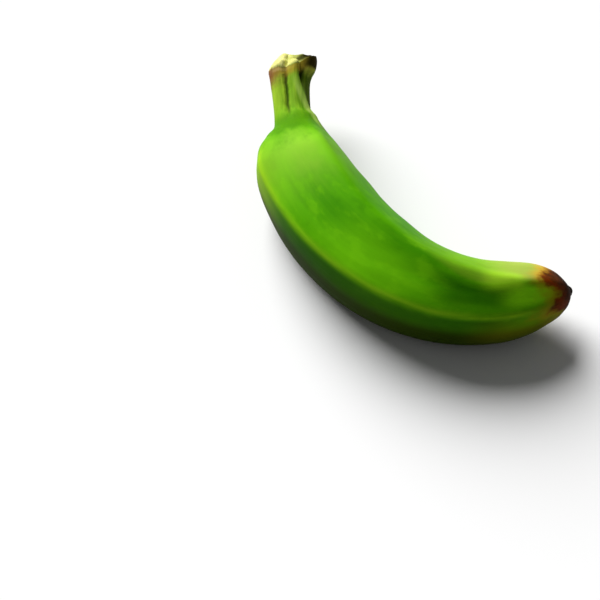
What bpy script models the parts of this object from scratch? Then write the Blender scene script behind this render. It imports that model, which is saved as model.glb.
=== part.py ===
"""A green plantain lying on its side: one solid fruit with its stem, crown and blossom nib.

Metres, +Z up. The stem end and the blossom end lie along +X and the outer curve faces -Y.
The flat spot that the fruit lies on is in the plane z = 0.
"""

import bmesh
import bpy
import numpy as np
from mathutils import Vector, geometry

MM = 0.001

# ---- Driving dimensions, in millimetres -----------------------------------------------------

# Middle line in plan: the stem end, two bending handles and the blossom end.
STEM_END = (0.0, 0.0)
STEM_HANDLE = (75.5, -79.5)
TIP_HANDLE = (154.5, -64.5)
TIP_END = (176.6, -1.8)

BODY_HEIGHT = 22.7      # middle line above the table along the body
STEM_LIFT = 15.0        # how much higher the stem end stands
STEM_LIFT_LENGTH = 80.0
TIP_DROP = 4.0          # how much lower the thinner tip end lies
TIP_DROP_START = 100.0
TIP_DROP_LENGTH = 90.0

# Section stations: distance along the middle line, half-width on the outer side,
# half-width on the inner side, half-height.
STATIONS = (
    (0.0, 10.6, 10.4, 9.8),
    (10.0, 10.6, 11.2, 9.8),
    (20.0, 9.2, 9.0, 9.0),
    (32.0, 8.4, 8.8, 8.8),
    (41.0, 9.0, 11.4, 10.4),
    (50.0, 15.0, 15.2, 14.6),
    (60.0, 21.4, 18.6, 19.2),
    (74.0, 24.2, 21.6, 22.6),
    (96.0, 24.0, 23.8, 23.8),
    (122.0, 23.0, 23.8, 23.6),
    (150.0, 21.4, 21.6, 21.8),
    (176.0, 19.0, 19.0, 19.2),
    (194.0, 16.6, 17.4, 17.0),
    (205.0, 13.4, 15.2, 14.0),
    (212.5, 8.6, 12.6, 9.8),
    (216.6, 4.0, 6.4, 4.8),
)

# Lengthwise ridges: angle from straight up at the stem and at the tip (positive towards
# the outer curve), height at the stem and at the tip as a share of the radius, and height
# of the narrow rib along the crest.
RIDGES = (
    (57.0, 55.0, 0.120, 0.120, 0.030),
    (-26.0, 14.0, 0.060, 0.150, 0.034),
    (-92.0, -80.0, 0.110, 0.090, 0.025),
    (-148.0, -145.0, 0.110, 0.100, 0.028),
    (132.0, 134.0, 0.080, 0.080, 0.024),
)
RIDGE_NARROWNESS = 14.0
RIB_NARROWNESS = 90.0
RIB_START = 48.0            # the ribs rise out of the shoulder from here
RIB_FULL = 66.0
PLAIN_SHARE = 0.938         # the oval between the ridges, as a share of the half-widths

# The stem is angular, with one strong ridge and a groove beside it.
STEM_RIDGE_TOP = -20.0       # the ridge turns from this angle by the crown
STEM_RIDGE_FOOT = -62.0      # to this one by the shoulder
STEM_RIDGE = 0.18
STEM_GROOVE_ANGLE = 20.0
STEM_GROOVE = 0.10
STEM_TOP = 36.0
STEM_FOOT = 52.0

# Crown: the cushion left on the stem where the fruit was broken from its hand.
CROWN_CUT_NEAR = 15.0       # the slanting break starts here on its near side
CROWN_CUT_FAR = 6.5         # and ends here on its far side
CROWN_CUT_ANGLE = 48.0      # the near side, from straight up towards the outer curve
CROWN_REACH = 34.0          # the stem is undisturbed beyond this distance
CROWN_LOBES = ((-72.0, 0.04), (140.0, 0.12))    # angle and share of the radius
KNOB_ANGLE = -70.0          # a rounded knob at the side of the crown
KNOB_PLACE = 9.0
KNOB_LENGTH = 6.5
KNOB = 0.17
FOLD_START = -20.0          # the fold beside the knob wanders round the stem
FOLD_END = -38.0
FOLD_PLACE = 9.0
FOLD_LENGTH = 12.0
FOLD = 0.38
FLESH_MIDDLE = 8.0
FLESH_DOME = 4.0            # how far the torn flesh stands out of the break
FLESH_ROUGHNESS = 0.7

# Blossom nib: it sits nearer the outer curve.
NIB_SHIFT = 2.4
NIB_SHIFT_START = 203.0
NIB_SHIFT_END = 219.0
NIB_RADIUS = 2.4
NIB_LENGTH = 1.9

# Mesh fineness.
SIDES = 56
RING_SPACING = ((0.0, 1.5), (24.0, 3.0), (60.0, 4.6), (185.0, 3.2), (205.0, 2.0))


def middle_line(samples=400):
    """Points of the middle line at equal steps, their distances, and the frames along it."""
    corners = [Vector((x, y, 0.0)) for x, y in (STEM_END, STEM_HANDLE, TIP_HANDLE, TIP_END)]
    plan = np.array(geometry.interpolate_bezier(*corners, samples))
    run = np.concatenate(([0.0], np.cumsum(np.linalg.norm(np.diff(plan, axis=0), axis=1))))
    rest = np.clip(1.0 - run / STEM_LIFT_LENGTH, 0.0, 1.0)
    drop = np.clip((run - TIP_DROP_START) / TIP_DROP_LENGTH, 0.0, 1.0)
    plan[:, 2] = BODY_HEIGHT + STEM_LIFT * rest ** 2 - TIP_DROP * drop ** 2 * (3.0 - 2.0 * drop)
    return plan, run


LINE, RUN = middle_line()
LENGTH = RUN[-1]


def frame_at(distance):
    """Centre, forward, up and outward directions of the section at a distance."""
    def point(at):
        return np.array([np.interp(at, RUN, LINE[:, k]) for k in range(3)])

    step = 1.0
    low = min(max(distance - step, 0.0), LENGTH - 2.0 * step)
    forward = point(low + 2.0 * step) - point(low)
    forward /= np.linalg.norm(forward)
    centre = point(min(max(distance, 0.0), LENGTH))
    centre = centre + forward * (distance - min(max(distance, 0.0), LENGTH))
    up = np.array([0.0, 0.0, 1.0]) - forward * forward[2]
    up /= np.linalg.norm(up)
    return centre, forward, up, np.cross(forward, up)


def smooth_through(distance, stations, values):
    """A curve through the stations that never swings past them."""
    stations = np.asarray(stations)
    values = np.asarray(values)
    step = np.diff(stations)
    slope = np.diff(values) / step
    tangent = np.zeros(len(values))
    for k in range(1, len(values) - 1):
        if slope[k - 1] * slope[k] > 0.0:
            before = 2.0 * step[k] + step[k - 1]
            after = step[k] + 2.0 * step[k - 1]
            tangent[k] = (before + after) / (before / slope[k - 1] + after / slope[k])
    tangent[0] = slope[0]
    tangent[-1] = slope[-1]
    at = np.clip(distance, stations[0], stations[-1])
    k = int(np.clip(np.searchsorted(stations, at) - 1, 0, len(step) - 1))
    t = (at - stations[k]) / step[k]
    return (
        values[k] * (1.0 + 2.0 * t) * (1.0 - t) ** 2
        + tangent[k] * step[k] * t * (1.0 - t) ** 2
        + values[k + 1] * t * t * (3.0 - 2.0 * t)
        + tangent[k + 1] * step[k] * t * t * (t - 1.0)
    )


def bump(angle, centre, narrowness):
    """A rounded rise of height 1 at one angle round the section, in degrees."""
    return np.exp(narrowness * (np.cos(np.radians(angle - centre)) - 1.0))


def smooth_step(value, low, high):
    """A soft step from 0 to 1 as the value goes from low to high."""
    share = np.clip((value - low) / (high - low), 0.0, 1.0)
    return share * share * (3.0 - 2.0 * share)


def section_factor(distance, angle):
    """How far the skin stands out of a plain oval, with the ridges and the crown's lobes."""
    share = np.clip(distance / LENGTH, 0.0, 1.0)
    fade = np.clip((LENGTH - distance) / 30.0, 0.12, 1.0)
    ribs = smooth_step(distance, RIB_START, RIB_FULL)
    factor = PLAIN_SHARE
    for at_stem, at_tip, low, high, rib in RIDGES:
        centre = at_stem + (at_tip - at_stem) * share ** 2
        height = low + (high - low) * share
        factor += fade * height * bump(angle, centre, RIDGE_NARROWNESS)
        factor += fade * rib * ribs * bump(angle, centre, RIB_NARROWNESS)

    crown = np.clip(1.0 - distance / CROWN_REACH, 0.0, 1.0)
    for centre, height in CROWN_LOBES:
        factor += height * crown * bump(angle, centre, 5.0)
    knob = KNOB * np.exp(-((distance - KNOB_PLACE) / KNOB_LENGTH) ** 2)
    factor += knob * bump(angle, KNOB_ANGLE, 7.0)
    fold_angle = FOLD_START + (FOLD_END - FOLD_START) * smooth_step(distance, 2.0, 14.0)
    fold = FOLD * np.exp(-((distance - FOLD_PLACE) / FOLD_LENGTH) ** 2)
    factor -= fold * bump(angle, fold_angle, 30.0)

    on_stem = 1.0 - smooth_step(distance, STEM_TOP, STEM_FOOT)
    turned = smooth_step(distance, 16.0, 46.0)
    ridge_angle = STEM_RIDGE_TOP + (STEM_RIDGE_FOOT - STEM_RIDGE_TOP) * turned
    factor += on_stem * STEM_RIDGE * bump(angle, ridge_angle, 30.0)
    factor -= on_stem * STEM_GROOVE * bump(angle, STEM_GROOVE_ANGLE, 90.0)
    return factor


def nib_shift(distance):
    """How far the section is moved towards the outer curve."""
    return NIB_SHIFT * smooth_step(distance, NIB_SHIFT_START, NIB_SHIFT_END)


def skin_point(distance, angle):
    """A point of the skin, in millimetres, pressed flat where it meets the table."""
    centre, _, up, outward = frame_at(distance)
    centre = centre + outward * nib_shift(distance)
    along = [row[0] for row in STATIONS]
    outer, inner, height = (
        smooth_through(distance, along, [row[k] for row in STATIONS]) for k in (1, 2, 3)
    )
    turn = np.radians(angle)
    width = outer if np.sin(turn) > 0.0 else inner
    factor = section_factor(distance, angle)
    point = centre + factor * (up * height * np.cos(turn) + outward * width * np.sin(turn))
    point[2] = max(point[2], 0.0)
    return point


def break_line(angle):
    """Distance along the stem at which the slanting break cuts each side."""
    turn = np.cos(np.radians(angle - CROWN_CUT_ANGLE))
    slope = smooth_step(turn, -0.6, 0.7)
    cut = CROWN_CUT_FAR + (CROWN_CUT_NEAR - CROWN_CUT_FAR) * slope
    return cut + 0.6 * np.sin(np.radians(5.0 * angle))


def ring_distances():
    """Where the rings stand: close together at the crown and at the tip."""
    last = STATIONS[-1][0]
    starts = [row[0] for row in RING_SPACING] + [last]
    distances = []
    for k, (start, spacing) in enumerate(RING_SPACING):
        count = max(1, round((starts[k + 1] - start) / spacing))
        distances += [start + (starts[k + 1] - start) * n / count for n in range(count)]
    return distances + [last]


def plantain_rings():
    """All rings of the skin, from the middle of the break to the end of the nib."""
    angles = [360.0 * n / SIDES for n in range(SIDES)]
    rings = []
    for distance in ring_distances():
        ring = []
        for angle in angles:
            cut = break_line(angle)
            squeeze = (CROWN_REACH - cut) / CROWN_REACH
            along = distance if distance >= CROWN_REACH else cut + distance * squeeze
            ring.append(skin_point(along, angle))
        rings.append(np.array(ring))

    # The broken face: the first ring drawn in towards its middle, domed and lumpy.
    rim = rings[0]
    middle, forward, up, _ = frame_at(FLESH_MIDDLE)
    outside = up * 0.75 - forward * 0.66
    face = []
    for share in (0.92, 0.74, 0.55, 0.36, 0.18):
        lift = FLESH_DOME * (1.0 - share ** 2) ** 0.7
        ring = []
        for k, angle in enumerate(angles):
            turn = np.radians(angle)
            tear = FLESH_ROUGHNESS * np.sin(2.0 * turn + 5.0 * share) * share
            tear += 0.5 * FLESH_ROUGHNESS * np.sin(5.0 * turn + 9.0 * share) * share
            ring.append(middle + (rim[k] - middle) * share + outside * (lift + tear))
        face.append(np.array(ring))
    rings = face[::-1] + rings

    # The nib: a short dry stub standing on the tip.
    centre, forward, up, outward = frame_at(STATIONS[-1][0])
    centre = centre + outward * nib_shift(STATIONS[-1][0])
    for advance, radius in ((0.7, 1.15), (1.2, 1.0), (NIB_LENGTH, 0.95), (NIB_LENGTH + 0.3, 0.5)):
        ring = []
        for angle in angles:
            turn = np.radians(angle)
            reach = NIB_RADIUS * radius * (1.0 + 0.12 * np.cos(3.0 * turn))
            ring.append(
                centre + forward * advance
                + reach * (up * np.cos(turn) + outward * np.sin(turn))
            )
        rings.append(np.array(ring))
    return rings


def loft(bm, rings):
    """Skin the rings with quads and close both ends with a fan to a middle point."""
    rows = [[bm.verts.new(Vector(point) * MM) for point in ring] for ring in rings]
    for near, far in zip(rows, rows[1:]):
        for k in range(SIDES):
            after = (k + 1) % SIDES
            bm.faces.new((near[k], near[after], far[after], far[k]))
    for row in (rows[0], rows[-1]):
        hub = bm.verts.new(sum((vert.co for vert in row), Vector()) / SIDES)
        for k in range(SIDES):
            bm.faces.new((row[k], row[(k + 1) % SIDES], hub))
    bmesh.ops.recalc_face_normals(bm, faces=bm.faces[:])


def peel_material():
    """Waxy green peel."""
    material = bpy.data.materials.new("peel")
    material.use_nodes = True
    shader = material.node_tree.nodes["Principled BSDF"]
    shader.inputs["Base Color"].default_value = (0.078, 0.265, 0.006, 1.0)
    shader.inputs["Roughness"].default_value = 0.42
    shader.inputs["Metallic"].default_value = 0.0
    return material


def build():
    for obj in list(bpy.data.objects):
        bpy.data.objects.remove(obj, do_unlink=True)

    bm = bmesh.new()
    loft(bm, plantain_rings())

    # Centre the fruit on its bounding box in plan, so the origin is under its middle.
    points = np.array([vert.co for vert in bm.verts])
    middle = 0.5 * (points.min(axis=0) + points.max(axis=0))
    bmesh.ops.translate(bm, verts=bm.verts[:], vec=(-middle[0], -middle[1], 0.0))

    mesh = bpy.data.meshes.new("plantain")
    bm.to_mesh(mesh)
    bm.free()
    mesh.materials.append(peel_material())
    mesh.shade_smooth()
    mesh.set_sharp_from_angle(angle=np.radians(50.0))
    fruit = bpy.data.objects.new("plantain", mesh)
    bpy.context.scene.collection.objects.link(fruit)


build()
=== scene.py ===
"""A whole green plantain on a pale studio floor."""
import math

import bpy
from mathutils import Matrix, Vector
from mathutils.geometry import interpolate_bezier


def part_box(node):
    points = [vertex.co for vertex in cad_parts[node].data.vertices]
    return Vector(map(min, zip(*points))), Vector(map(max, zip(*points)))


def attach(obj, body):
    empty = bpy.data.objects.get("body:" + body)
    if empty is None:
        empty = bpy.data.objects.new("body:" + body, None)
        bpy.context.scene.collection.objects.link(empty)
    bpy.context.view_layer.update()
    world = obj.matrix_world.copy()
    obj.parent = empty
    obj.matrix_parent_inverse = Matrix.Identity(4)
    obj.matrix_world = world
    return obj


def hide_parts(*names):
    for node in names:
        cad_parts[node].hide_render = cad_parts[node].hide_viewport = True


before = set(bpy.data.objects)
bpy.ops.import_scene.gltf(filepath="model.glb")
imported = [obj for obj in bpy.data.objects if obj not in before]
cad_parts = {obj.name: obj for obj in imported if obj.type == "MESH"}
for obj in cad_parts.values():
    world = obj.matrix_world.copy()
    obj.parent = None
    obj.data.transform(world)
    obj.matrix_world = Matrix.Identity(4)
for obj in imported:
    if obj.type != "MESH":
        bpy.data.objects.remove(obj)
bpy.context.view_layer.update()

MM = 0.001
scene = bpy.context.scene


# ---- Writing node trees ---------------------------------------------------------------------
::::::
* [TASK OBJECTIVE]:
Reproduce the lines word for word, starting at the one holding "obj.matrix_world = Matrix.Identity(4)" and ending at the final line of the material above.

* [OUTPUT FOR THIS TASK]:
    obj.matrix_world = Matrix.Identity(4)
for obj in imported:
    if obj.type != "MESH":
        bpy.data.objects.remove(obj)
bpy.context.view_layer.update()

MM = 0.001
scene = bpy.context.scene


# ---- Writing node trees ---------------------------------------------------------------------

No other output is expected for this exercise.